MALIBU—The People Concern is an NGO based out of Santa Monica, two of their full-time employees work out of Malibu, helping the homeless community in the city. As part of the program, they equip homeless people with personal protective equipment, masks, and hand sanitizer in particular. They also pass out flyers issued by the LA County Department of Health, detailing safety precautions and the concept of social distancing.

Homelessness makes people vulnerable to a host of perils, which have become magnified during these unprecedented times of the Corona pandemic. It’s impossible for them to follow the “Safer at Home” protocol, or spend time indoors at any public places like libraries. Public restrooms are kept locked and they no longer have access to bottle filling stations and drinking fountains. There are also continuous crackdowns on overnight parking along the Highway.

Protecting the homeless from the virus means and measures are being taken to ensure that happens. There are about 150 homeless people that live in Malibu, according to the annual count, give or take.

John Maceri, CEO of The People Concern, thinks the homeless are trying their best to socially distance, but the encampments do not allow for the practice. Speaking to The Malibu Times, Maceri said he sees, “challenges for those living together in an encampment, because they’re not being monitored regularly.”

St. Joseph Center field doctors make weekly visits to the Malibu homeless, ensuring they are healthy and well.  

“The medical providers are still providing medical care,” Maceri confirmed. There have been no reports of any of the homeless testing positive.

When the states officially went in lockdown, The People Concern had to cut back on what they were able to do for the homeless, they are trying to make their limited workforce as effective as possible. 
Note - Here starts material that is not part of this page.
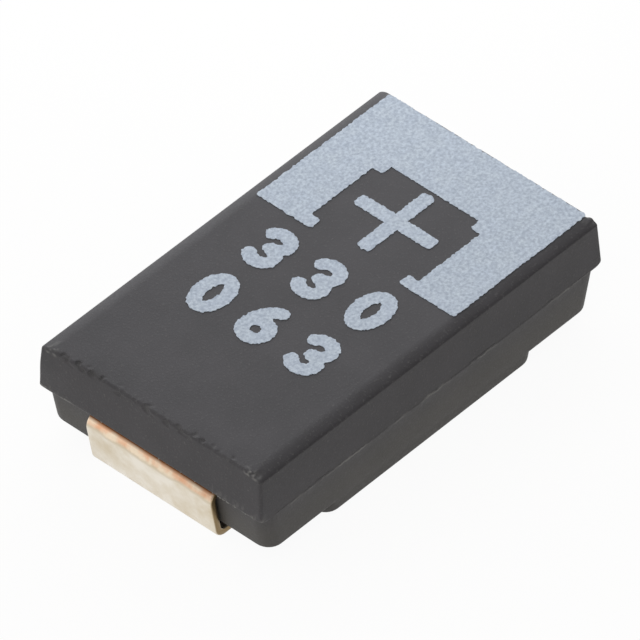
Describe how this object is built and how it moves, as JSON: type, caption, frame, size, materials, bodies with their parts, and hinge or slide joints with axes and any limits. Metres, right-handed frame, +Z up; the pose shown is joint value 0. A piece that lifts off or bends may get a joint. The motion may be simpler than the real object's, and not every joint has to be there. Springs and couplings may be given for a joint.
{
  "type": "surface-mount tantalum capacitor",
  "caption": "Low moulded block with a folded flat metal terminal under each end and a pale polarity band printed on top, holding a wired, coated tantalum anode.",
  "frame": {"origin": "centre of the footprint on the seating plane, under the middle of the case", "axes": "+X along the case towards the anode (marked) end, +Y across the case, +Z up out of the marked face"},
  "size_m": [0.0072, 0.0044, 0.0018],
  "materials": {
    "moulded_case": "dark grey moulded epoxy, fine matt texture",
    "cathode_terminal": "tin-plated copper alloy strip, satin",
    "anode_terminal": "tin-plated copper alloy strip, satin",
    "anode_pellet": "sintered tantalum powder",
    "anode_wire": "drawn tantalum wire",
    "insulating_washer": "white fluoropolymer",
    "polymer_coat": "blue-black conductive polymer",
    "graphite_coat": "dull graphite",
    "silver_coat": "matt silver paint",
    "silver_adhesive": "silver-filled adhesive",
    "polarity_band": "pale blue-grey print, finely speckled"
  },
  "bodies": {
    "root": {"moulded_case": "moulded_case", "cathode_terminal": "cathode_terminal", "anode_terminal": "anode_terminal", "anode_pellet": "anode_pellet", "anode_wire": "anode_wire", "insulating_washer": "insulating_washer", "polymer_coat": "polymer_coat", "graphite_coat": "graphite_coat", "silver_coat": "silver_coat", "silver_adhesive": "silver_adhesive", "polarity_band": "polarity_band"}
  },
  "joints": []
}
“We have people [volunteers] in high vulnerability categories as well as parents that have to do homeschooling for their children,” he said. “That’s a big challenge, but we’re continuing to do the work in Malibu and moving forward.”

Other people in the community have come together to help as well, The churchgoers along with the NGO CART (Community Assistance Resources Team) provide lunches and dinners a few times a week to the homeless.

There are drive-through COVID-19 testing events that take place at City Hall. CART has arranged for homeless people to be able to walk through and get tested. CART is in the process of spreading the information to them so they can take advantage of the opportunity.

The meals that are provided are take away, which they can carry to a safe distance and eat. They provide masks as well so that interaction and congregation is as limited as possible.  

Project Roomkey is another program that is designed to help the disenfranchised, the homeless, and the unemployed alike. The project is a collaboration between the state, the county, and the LA Homeless Services Authority. The idea is to procure rooms in various motels and hotels across the county where homeless people that test positive can be quarantined. This will stem the spread of the disease, and also keep the service industry workers employed. FEMA will cover 75% of the cost. 

The Roomkey project is taking off slower than expected. Of the 15,000 rooms that could possibly be authorized for lease, only 2.700 have been so far. Of those, only 1,550 were occupied at the moment, according to a recent article in the LA Times.